The context of mixed emotions between nostalgia and modernity is what inspires “Take it down immediately!,” a survey of the most iconic buildings and monuments of Kazakhstan’s large cities. It regularly attracts thousands of votes.
In an interview with the independent news outlet Vlast.kz on the future of public art installations in Kazakhstan, Abdumatalip Akhmetov, chairman of the Shymkent Artist Union, said that “the fate of these mosaics depends on the owners of the territory,” as long as they are not listed on the government-approved list of “sites and objects of historical and cultural heritage,” which is enshrined in a regularly updated 2019 law.
In her interview with Global Voices, Forrester echoed Akhmetov.
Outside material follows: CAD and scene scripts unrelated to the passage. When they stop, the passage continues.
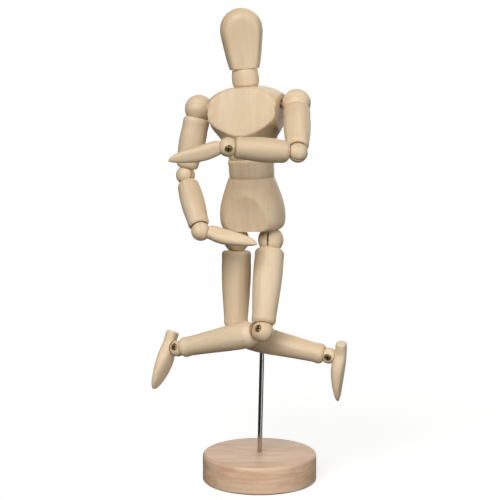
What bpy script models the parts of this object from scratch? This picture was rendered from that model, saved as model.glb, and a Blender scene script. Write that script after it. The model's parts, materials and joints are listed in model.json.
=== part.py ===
"""Jointed wooden artist mannequin, posed on a steel rod that stands in a round wooden base.

Frame: metres, +Z up, origin at the centre of the base's flat underside, the figure faces -Y.
left_ and right_ are the figure's own left (+X side) and right (-X side).
Every limb joint is the same mechanism at its own size: a slotted wooden ball sits in a dish
in the end of the upper piece, its stem is pulled home by a coil spring in that piece, and a
cross screw through the ball holds the tongue of the lower piece. The ball turns about the
upper piece's axis, and the tongue swings about the screw.
"""
from math import cos, pi, radians, sin, sqrt

import bmesh
import bpy
from mathutils import Matrix, Vector

MM = 0.001

# running gaps, mm
SEAT_GAP = 0.35
SLOT_GAP = 0.3
SCREW_GAP = 0.4
ROD_HOLE_GAP = 0.2

# base and rod, mm and degrees
BASE_RADIUS = 37.5
BASE_HEIGHT = 18.3
BASE_EDGE = 2.2
BASE_CHAMFER = 0.8
ROD_RADIUS = 1.5
ROD_TIP = 0.5
ROD_FOOT_Z = 6.0
ROD_TOP_Z = 181.0
ROD_LEAN = 1.32

# torso, mm and degrees: where each piece stands and how it is turned
TORSO_YAW = -15.0
PELVIS_AT = (-4.2, -13.5, 168.6)
PELVIS_ROLL = -2.0
CHEST_ROLL = -4.0
NECK_ROLL = -5.0
HEAD_YAW = 2.0

# the waist rocks on a sphere in the pelvis, the neck on one in the chest, mm
WAIST_SPHERE = 18.0
WAIST_DISH = 19.0
WAIST_CENTRE = 12.0
WAIST_RADIUS = 14.4
WAIST_TOP = 0.6
NECK_SPHERE = 9.6
NECK_DISH = 10.5
NECK_CENTRE = 6.2
NECK_TOP = 4.5

# joint places on the torso, mm
SHOULDER_SIDE = 32.0
SHOULDER_HEIGHT = 33.0
HIP_SIDE = 11.3
HIP_DROP = 6.9

# springs: coil radius to the wire's middle, wire radius and the bore around them, mm
COIL_RADIUS = 2.1
WIRE_RADIUS = 0.35
BORE_RADIUS = 3.0
SPINE_COIL_RADIUS = 2.5
SPINE_BORE_RADIUS = 3.4
PELVIS_BORE_RADIUS = 5.1
# a limb's spring lies round the stem's end, from behind it to ahead of it, mm
SPRING_BEHIND = 7.5
SPRING_AHEAD = 2.5

# cross screws, mm
SCREW_RADIUS = 1.0
SCREW_POINT = 1.3
HEAD_RADIUS = 2.1
HEAD_DEPTH = 1.1
HEAD_SINK = 0.9

# each ball joint, mm: ball radius, the tongue's thickness, and the stem's length below the ball
JOINTS = {
    "shoulder": {"ball": 9.0, "tongue": 1.2, "stem": 4.0},
    "elbow": {"ball": 6.1, "tongue": 1.0, "stem": 5.0},
    "wrist": {"ball": 6.0, "tongue": 1.0, "stem": 5.0},
    "hip": {"ball": 8.2, "tongue": 1.2, "stem": 4.0},
    "knee": {"ball": 6.9, "tongue": 1.0, "stem": 5.0},
    "ankle": {"ball": 5.2, "tongue": 1.0, "stem": 5.0},
}
STEM_RADIUS = 1.3
# a tongue's round eye as a share of its ball
EYE_SHARE = 0.58
# how far a tongue is rooted in its piece beyond the scoop, mm
TONGUE_ROOT = 1.5

# each limb as its joints, the piece below each one, and the distance to the next joint, mm
ARM = (("shoulder", "upper_arm", 43.0), ("elbow", "forearm", 43.0), ("wrist", "hand", 0))
LEG = (("hip", "thigh", 60.5), ("knee", "shin", 62.0), ("ankle", "foot", 0))

# the pose: which way each limb piece points from its upper joint, the way of the hip's screw
# head, and the joints whose screw heads are behind
POSE = {
    "left": {
        "upper_arm": (0.0, -0.75, -0.66),
        "forearm": (-0.99, -0.12, 0.09),
        "hand": (-0.97, -0.07, -0.22),
        "thigh": (-0.14, -0.43, -0.90),
        "shin": (-0.875, 0.40, -0.26),
        "foot": (-0.826, 0.549, 0.12),
        "hip_screw": (-0.965, 0.26, 0.0),
        "behind": ("shoulder", "elbow"),
    },
    "right": {
        "upper_arm": (-0.20, -0.12, -0.97),
        "forearm": (0.24, -0.60, -0.76),
        "hand": (0.95, -0.25, -0.18),
        "thigh": (-0.01, -0.06, -1.0),
        "shin": (0.955, -0.23, -0.185),
        "foot": (0.955, -0.24, -0.09),
        "hip_screw": (0.78, -0.63, 0.0),
        "behind": ("shoulder", "elbow", "wrist"),
    },
}

# turned outlines of the torso: radius and height above the piece's lower end, mm
PELVIS_HEIGHT = 32.4
PELVIS_OUTLINE = [
    (0, 0), (17.0, 0), (19.2, 1.4), (20.4, 4), (20.9, 8), (20.8, 12), (20.0, 17), (18.6, 22),
    (16.9, 27), (15.5, 31), (14.9, PELVIS_HEIGHT), (0, PELVIS_HEIGHT),
]
CHEST_HEIGHT = 45.2
CHEST_OUTLINE = [
    (0, 0), (13.4, 0), (14.0, 0.6), (15.5, 6), (17.8, 12.4), (20.6, 16.6), (25.4, 22.4), (27.8, 27.6),
    (27.6, 32.5), (24.6, 38), (19.6, 41.9), (13.4, 44.4), (10.4, CHEST_HEIGHT), (0, CHEST_HEIGHT),
]
HEAD_OUTLINE = [
    (0, 0), (8.5, 0), (9.6, 1.0), (10.2, 4), (11.0, 9), (12.0, 15), (12.9, 20), (13.4, 24.5),
    (13.0, 28), (11.9, 31), (10.1, 33.6), (7.7, 35.8), (4.7, 37.5), (0, 38.4),
]
# the flats cut on them: a point in mm on each flat and the way out of the wood
PELVIS_FLATS = [((0, -14.9, 0), (0, -1, -0.15)), ((0, 18, 0), (0, 1, 0))]
CHEST_FLATS = [
    ((0, -19.4, 16), (0, -1, 0.2)), ((0, 17, 16), (0, 1, 0.06)),
    ((21, 0, 23), (1, 0, -0.12)), ((-21, 0, 23), (-1, 0, -0.12)),
]
FACE_FLAT = ((0, -7.5, 0), (0, -1, -0.05))

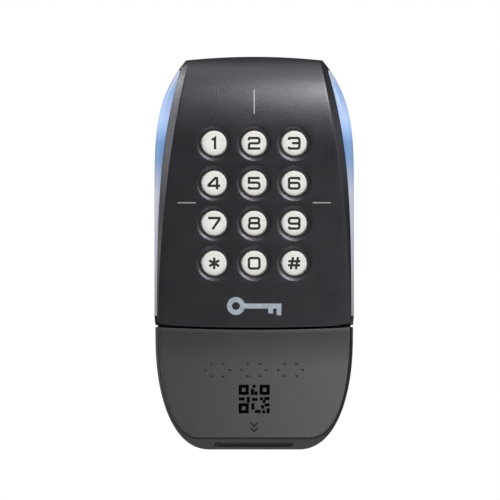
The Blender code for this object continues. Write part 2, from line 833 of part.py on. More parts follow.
def make_window_gasket():
    """A square ring between the window and its opening."""
    bm = bmesh.new()
    centre, run, out = underside_frame()
    rings = []
    for margin, lift in ((GAP, -1.8), (GAP, -0.3), (1.3, -0.3), (1.3, -1.8)):
        ring = []
        for sx, sr in ((-1, -1), (1, -1), (1, 1), (-1, 1)):
            spot = centre + run * (sr * (WINDOW_RUN / 2 - margin)) + out * lift
            ring.append((sx * (WINDOW_HALF - margin), spot.x, spot.y))
        rings.append(ring)
    stack(bm, rings, closed_ends=False)
    return solid("window_gasket", bm, FINISH["rubber"])


def make_scanner_base():
    """The scanner module's rear tray."""
    edge = border(len(LOWER_ACROSS), LOWER_ROWS)

    def ring(depth, inset):
        return [lower_point(i, j, LOWER_OUTER, depth, inset) for i, j in edge]

    bm = bmesh.new()
    stack(bm, [ring(REAR_FACE, 0.6), ring(BASE_FRONT, 0.0), ring(BASE_FRONT, WALL), ring(REAR_INSIDE, WALL)])
    base = solid("scanner_base", bm, FINISH["black_housing"])
    holes = bmesh.new()
    block(holes, (-6.4, 6.4), (1, 8), (3.0, 9.4))
    block(holes, (-6, 6), (7.4, 9.9), (44, 50))
    counterbore = [(HEAD_HOLE, -2), (HEAD_HOLE, 1.3), (SHANK_HOLE, 1.3), (SHANK_HOLE, 3)]
    upright(holes, 0, LOCK_DEPTH, counterbore, 16)
    for x, height in SCANNER_SCREWS:
        turned(holes, x, height, COUNTERBORE, 10)
    for side in (-1, 1):
        upright(holes, side * MODULE_SCREW_X, MODULE_SCREW_DEPTH, [(SHANK_HOLE, 44), (SHANK_HOLE, 50)], 10)
    combine(base, "DIFFERENCE", cutter("base_holes", holes))
    return soften(base, 30)


def make_scanner_board():
    bm = bmesh.new()
    block(bm, (-20, 20), (BOARD_DEPTH, BOARD_FRONT), (14, 43))
    board = solid("scanner_board", bm, FINISH["circuit_board"])
    socket = bmesh.new()
    block(socket, (-6.5, 6.5), (9.3, BOARD_DEPTH + 0.5), (34, 39))
    combine(board, "UNION", cutter("scanner_socket", socket))
    return board


def make_module_ribbon():
    path = [(8.75, 36), (8.75, 63)]
    return make_ribbon("module_ribbon", path, 5)


def make_scanner_engine():
    bm = bmesh.new()
    block(bm, (-11, 11), (BOARD_FRONT + GAP, 35), (12, 26))
    return solid("scanner_engine", bm, FINISH["black_housing"])


def make_scanner_lens():
    bm = bmesh.new()
    upright(bm, 0, OPTICS_DEPTH, [(2.6, 5.6), (3.3, 6.4), (3.3, 12 - GAP)], 20)
    return soften(solid("scanner_lens", bm, FINISH["window"]))


def make_scan_led(name, side):
    bm = bmesh.new()
    upright(bm, side * 8.4, OPTICS_DEPTH, [(1.0, 7.6), (1.6, 8.2), (1.6, 12 - GAP)], 12)
    return soften(solid(name, bm, FINISH["white_plastic"]))


# ------------------------------------------------------------------------------------------- put together

clear_scene()

FINISH = {
    "cutter": material("cutter", (0.5, 0.5, 0.5), 0.5),
    "black_shell": material("black_shell", (0.028, 0.028, 0.031), 0.5),
    "black_housing": material("black_housing", (0.015, 0.015, 0.016), 0.6),
    "dark_cover": material("dark_cover", (0.045, 0.045, 0.045), 0.55),
    "light_guide": material("light_guide", (0.3, 0.45, 0.75), 0.3),
    "keycap": material("keycap", (0.78, 0.77, 0.73), 0.4),
    "silicone": material("silicone", (0.7, 0.7, 0.7), 0.7),
    "rubber": material("rubber", (0.02, 0.02, 0.02), 0.8),
    "circuit_board": material("circuit_board", (0.01, 0.14, 0.05), 0.5),
    "antenna": material("antenna", (0.35, 0.18, 0.06), 0.5),
    "green_plastic": material("green_plastic", (0.05, 0.3, 0.08), 0.5),
    "white_plastic": material("white_plastic", (0.8, 0.8, 0.8), 0.4),
    "ribbon": material("ribbon", (0.6, 0.25, 0.05), 0.5),
    "window": material("window", (0.02, 0.01, 0.012), 0.1),
    "steel": material("steel", (0.6, 0.6, 0.6), 0.3, 1.0),
}
KEYS = key_layout()

make_front_shell()
make_light_guide("light_guide_left", -1)
make_light_guide("light_guide_right", 1)
make_rear_housing()
make_housing_gasket()
for key_name, key_x, key_height in KEYS:
    make_key(key_name, key_x, key_height)
make_keypad_mat()
make_keypad_board()
make_keypad_ribbon()
make_antenna_coil()
make_main_board()
make_terminal_block()
make_buzzer()
make_led_board("led_board_left", -1)
make_led_board("led_board_right", 1)
make_cable_grommet()
make_tamper_plunger()
make_tamper_switch()
make_tamper_spring()
make_wall_plate()
for number, (screw_x, screw_height) in enumerate(HOUSING_SCREWS, 1):
    make_housing_screw(f"housing_screw_{number}", screw_x, screw_height)
make_security_screw()
make_scanner_cover()
make_scanner_window()
make_window_gasket()
make_scanner_base()
make_scanner_board()
make_module_ribbon()
make_scanner_engine()
make_scanner_lens()
for hand, way in (("left", -1), ("right", 1)):
    make_scan_led("scan_led_" + hand, way)
    make_module_screw("module_screw_" + hand, way)
for hand, (screw_x, screw_height) in zip(("left", "right"), SCANNER_SCREWS):
    make_housing_screw("scanner_screw_" + hand, screw_x, screw_height)
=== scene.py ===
"""Looks of the keypad access reader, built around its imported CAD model."""

import math

import bmesh
import bpy
from mathutils import Matrix, Vector


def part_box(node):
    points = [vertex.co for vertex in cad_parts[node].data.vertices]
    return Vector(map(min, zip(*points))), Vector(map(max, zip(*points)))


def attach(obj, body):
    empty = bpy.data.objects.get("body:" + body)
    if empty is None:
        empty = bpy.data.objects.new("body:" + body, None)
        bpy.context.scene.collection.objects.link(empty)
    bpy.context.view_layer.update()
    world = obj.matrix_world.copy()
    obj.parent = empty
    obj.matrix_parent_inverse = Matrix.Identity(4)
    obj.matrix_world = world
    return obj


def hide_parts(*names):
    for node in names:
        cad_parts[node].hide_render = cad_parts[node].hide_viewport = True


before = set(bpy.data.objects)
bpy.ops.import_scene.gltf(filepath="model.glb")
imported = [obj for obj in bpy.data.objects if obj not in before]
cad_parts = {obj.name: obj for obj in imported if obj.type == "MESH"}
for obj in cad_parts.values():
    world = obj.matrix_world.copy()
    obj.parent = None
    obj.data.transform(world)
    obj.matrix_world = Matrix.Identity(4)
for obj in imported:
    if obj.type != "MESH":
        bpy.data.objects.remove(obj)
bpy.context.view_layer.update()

# Lengths below are in millimetres: x from the centre line, depth out from the wall, height up from the
# reader's lowest edge. place() turns them into the frame's metres.
MM = 0.001
MID_HEIGHT = -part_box("scanner_cover")[0].z / MM
SEAM_LOW = 48.0
SEAM_HIGH = 48.75
SEAM_RISE = 1.0
TOP_DROP = 1.5
WIDEST = 39.9
UPPER_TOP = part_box("front_shell")[1].z / MM + MID_HEIGHT
SHOULDER = 122.0
DEPTH_TOP = 14.0
DEPTH_SHOULDER = 33.0
DEPTH_SEAM = 35.0
FACE_CROWN = 2.2
WALL = 2.0
GAP = 0.3
PLATE_THICK = 2.5
REAR_FACE = PLATE_THICK + 0.4
REAR_INSIDE = REAR_FACE + 3.0
BEVEL_DEPTH = 2.5
STRIP_DEPTH = 8.5
STRIP_BOTTOM = 52.5
STRIP_TOP = 152.9
LIP = 0.7
POCKET = 1.5
SKIRT = 3.2
BASE_FRONT = 15.9
COVER_BACK = BASE_FRONT + GAP
UNDERSIDE_BACK = 22.0
UNDERSIDE_EDGE = 4.6
SIDE_BEVEL = 5.0
FACE_SLOPE = 0.231
FLARE_END = 33.0
LOWER_FRONT = ((22.0, UNDERSIDE_EDGE), (33.5, UNDERSIDE_EDGE), (38.1, 22.0), (38.5, 46.0))
LOWER_OUTER = ((18.0, 0.0), (33.0, 0.0), (39.5, 22.0), (39.5, 44.0))
WINDOW_HALF = 15.7
WINDOW_RUN = 8.4
WINDOW_CORNER = 1.6
KEY_NAMES = ("1", "2", "3", "4", "5", "6", "7", "8", "9", "star", "0", "hash")
KEY_RADIUS = 5.05
CAP_RADIUS = KEY_RADIUS - 0.12
CAP_ROUNDING = 0.5
KEY_PROUD = 0.7
STEM_SHORT = 0.58
STEM_RADIUS = 2.5
FLANGE_RADIUS = 6.3
FLANGE_THICK = 0.9
FLANGE_DROP = 3.0


# ---- outlines

def smooth(value):
    """Ease from 0 to 1 as value goes from 0 to 1."""
    value = min(1.0, max(0.0, value))
    return value * value * (3 - 2 * value)


def mix(a, b, part):
    return a + (b - a) * part


def spread(start, end, count):
    """count values from start to end, both included."""
    return [mix(start, end, k / (count - 1)) for k in range(count)]


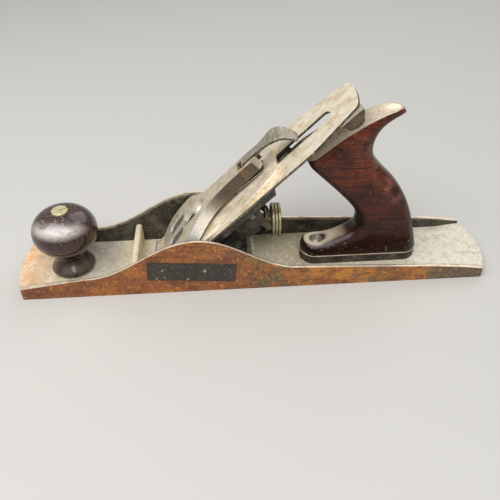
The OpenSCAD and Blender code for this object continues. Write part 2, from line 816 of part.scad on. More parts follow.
// Lever cap: half width and top line along its length
cap_plan_half = [[cap_s0, flare_w / 2 - 0.8], [cap_s0 + 2, flare_w / 2], [30, flare_w / 2],
    [49, flare_w / 2], [56, 0.72 * flare_w / 2 + 0.28 * neck_w / 2 + 1.6],
    [61, 0.53 * flare_w / 2 + 0.47 * neck_w / 2], [66, 0.33 * flare_w / 2 + 0.67 * neck_w / 2],
    [71, 0.18 * flare_w / 2 + 0.82 * neck_w / 2], [76, 0.1 * flare_w / 2 + 0.9 * neck_w / 2],
    [82, 0.04 * flare_w / 2 + 0.96 * neck_w / 2], [90, neck_w / 2]];
cap_top = [[cap_s0, cap_under0 + 0.7], [14, cap_under0 + 1.8], [19, cap_under0 + 3.8],
    [25, cap_h - 6.9], [31, cap_h - 5.3], [38, cap_h - 4], [46, cap_h - 3.2], [54, cap_h - 2.4],
    [61, cap_h - 1.6], [71, cap_h - 1], [86, cap_h - 0.3], [100, cap_h], [cap_s1 + over, cap_h]];
function cap_under(s) = cap_under0 + 1 + cap_under_rise * (s - 22);
function cap_top_h(s) = lookup(s, cap_top);

module cap_plan(inset) {
    end_half = cam_slot_half + 0.3;
    half = concat(smooth_curve(cap_plan_half, 3),
        [[cap_s1 - 3.6, neck_w / 2], [cap_s1, end_half]]);
    line = [for (p = half) [p[0], p[1] - inset]];
    polygon(concat(line, mirrored(line)));
}

module cap_side(drop) {
    polygon(concat([for (p = smooth_curve(cap_top, 3)) [p[0], p[1] - drop]],
        [[cap_s1 + over, cap_under(cap_s1 + over)], [24, cap_under(24)], [16, cap_under0],
        [cap_s0, cap_under0]]));
}

module lever_cap() {
    color("#8b877d") slope() difference() {
        intersection() {
            linear_extrude(cap_h + over) cap_plan(0);
            upright(flare_w) cap_side(0);
        }
        intersection() {
            linear_extrude(cap_h) cap_plan(cap_wall);
            upright(flare_w) polygon(concat(
                [for (p = cap_top) if (p[0] > cap_hollow_s0 && p[0] < cap_hollow_s1)
                    [p[0], p[1] - cap_shell]],
                [[cap_hollow_s1, cap_top_h(cap_hollow_s1) - cap_shell], [cap_hollow_s1, 0],
                [cap_hollow_s0, 0]]));
        }
        translate([0, 0, seat_h()]) linear_extrude(20)
            round_slot(s_screw - keyhole_drop, s_screw + 0.4, cap_screw_head_r + 0.8);
        for (side = [-1, 1]) difference() {
            translate([0, side * recess_y, 0])
                linear_extrude(cap_h + over) round_slot(recess_s0, recess_s1, recess_r);
            upright(flare_w) cap_side(recess_depth);
        }
        linear_extrude(cap_h + over)
            round_slot(s_screw - keyhole_drop, s_screw + 0.4, cap_screw_r + 0.3);
        translate([s_screw - keyhole_drop, 0, 0]) cylinder(r = keyhole_r, h = cap_h + over);
        bar(cam_slot_s, cap_s1 + 2 * over, cam_slot_half, 0, cap_h + over);
        translate([cam_s, 0, cam_h]) rotate([90, 0, 0])
            cylinder(r = cam_pin_r + thread_gap, h = neck_w + 2, center = true);
        translate([spring_rivet_s, 0, 0]) cylinder(r = spring_rivet_r + thread_gap, h = 9);
    }
}

module cap_spring() {
    top = [[spring_s0, cap_under(spring_s0) - slide_gap], [92, cap_under(92) - slide_gap],
        [cam_s - 4, spring_press_h + 0.2], [cam_s, spring_press_h],
        [spring_s1, cap_under0 + spring_t]];
    color("#a8a294") slope() difference() {
        upright(2 * spring_half_w) polygon(concat(top,
            [for (i = [len(top) - 1 : -1 : 0]) [top[i][0], top[i][1] - spring_t]]));
        translate([spring_rivet_s, 0, 0]) cylinder(r = spring_rivet_r + thread_gap, h = 9);
    }
}

module spring_rivet() {
    color("gray") slope() translate([spring_rivet_s, 0, cap_under0])
        cylinder(r = spring_rivet_r, h = 9 - cap_under0 - 0.2);
}

module cam_pin() {
    color("gray") slope() translate([cam_s, 0, cam_h]) rotate([90, 0, 0])
        cylinder(r = cam_pin_r, h = neck_w, center = true);
}

// Cam lever: hub and lobe on the pin, narrow arm and spoon-shaped thumb end
cam_top = [[cam_s, cam_h + cam_hub_r], [120, cam_h + 5.7], [127, cam_h + 5.5], [134, cam_h + 5.6],
    [139, cam_h + 5.2], [142, cam_h + 4], [145, cam_h + 1.7], [147.6, cam_h - 2],
    [149.6, cam_h - 6], [150.6, cam_h - 9]];
cam_low = [[148.6, cam_h - 8.6], [147.6, cam_h - 5.4], [145.6, cam_h - 1.8], [142.6, cam_h + 1],
    [138.6, cam_h + 2.6], [132, cam_h + 3], [124, cam_h + 2.2], [cam_s + 3.5, cam_h - 0.5]];
cam_plan_half = [[cam_s - 8, cam_half_w], [cap_s1, cam_half_w], [127, 4.3], [130, 4.9],
    [133, 5.8], [136, 7], [139, 7.9], [142, 8.3], [145, 8.2], [148, 7.2], [149.8, 5.4],
    [150.8, 2.6], [151, 0.6]];

module cam_lever() {
    line = smooth_curve(cam_plan_half, 3);
    color("#a39e92") slope() difference() {
        union() {
            intersection() {
                upright(iron_w) polygon(concat(smooth_curve(cam_top, 3),
                    smooth_curve(cam_low, 3)));
                linear_extrude(cap_h + 4) polygon(concat(line, mirrored(line)));
            }
            translate([cam_s, 0, cam_h]) rotate([90, 0, 0])
                cylinder(r = cam_hub_r, h = 2 * cam_half_w, center = true);
            translate([cam_s, 0, cam_h - cam_lobe_drop]) rotate([90, 0, 0])
                cylinder(r = cam_lobe_r, h = 2 * cam_half_w, center = true);
        }
        translate([cam_s, 0, cam_h]) rotate([90, 0, 0])
            cylinder(r = cam_pin_r + run_gap, h = neck_w, center = true);
    }
}

bed_casting();
label_tape();
front_knob();
knob_rod();
knob_nut();
tote();
tote_rod();
tote_nut();
tote_toe_screw();
frog_screws();
frog_washers();
frog();
yoke_pin();
depth_stud();
lateral_rivet();
lever_cap_screw();
depth_sleeve();
depth_nut();
yoke();
lateral_lever();
lateral_roller();
iron();
cap_iron();
cap_iron_screw();
lever_cap();
cap_spring();
spring_rivet();
cam_pin();
cam_lever();
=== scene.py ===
# Old metal jack plane: worn casting, rosewood handles, plane iron with its lever cap
import bpy
import bmesh
import json
from math import cos, pi, radians, sin, sqrt
from mathutils import Matrix, Vector


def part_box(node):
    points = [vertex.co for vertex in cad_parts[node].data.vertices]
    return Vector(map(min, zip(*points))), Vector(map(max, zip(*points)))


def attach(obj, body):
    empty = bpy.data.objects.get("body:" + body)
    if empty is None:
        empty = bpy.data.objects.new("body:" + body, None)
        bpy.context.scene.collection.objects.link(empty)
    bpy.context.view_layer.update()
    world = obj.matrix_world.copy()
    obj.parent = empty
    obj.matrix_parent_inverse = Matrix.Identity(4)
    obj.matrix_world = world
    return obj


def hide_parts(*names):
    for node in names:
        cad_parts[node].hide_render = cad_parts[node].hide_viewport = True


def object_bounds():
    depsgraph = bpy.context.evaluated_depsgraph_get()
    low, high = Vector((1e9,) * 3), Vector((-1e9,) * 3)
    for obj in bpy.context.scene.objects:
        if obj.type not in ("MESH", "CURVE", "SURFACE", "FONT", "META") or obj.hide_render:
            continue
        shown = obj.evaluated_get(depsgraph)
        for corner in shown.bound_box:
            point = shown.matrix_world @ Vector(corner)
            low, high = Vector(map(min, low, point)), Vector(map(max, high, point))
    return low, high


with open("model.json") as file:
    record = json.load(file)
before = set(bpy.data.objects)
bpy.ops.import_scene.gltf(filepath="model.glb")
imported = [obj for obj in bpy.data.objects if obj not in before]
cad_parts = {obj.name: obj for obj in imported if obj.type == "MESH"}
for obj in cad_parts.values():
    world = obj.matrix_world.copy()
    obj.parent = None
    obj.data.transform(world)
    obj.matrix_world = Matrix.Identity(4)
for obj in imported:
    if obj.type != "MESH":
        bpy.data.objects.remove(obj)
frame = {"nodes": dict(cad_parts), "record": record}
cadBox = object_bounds()
nodeOf = frame["nodes"]
bodyOf = {node: body for body, nodes in frame["record"]["behaviour"]["bodies"].items() for node in nodes}
mm = 0.001
print("frame loaded:", len(nodeOf), "nodes")

# Places read from the frame
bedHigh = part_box("bed_casting")[1]
toteLow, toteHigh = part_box("tote")
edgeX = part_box("iron")[0].x
slopeUp = Vector((1, 0, 1)).normalized()
slopeOut = Vector((-1, 0, 1)).normalized()
slopeOrigin = Vector((edgeX, 0, 0))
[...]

The fact that people rushed to defend the mosaic has something to do with the artistic value of the dragon, but I think the anger is mostly directed to the lack of care for the urban environment, be it on the part of the private business that demolishes a mosaic or from the side of the government which has yet to regulate the fate of such public art.
While mosaics and facades are disappearing, the debate about the preservation of the urban landscape will continue in Kazakhstan.
According to Forrester, it would be beneficial to foster this discussion through a regulatory body that would take into account the interest of the community. “The dragon, much like several features of Almaty’s urban environment, was taken for granted. It was never regulated or protected from the whims of business owners or private citizens, as it would be, for example, in the West.”
An earlier version of this story incorrectly related the interviewee Anara Forrester as saying her father approached the construction workers on the day of the removal – in fact she said he approached them “on the day of the demolition”.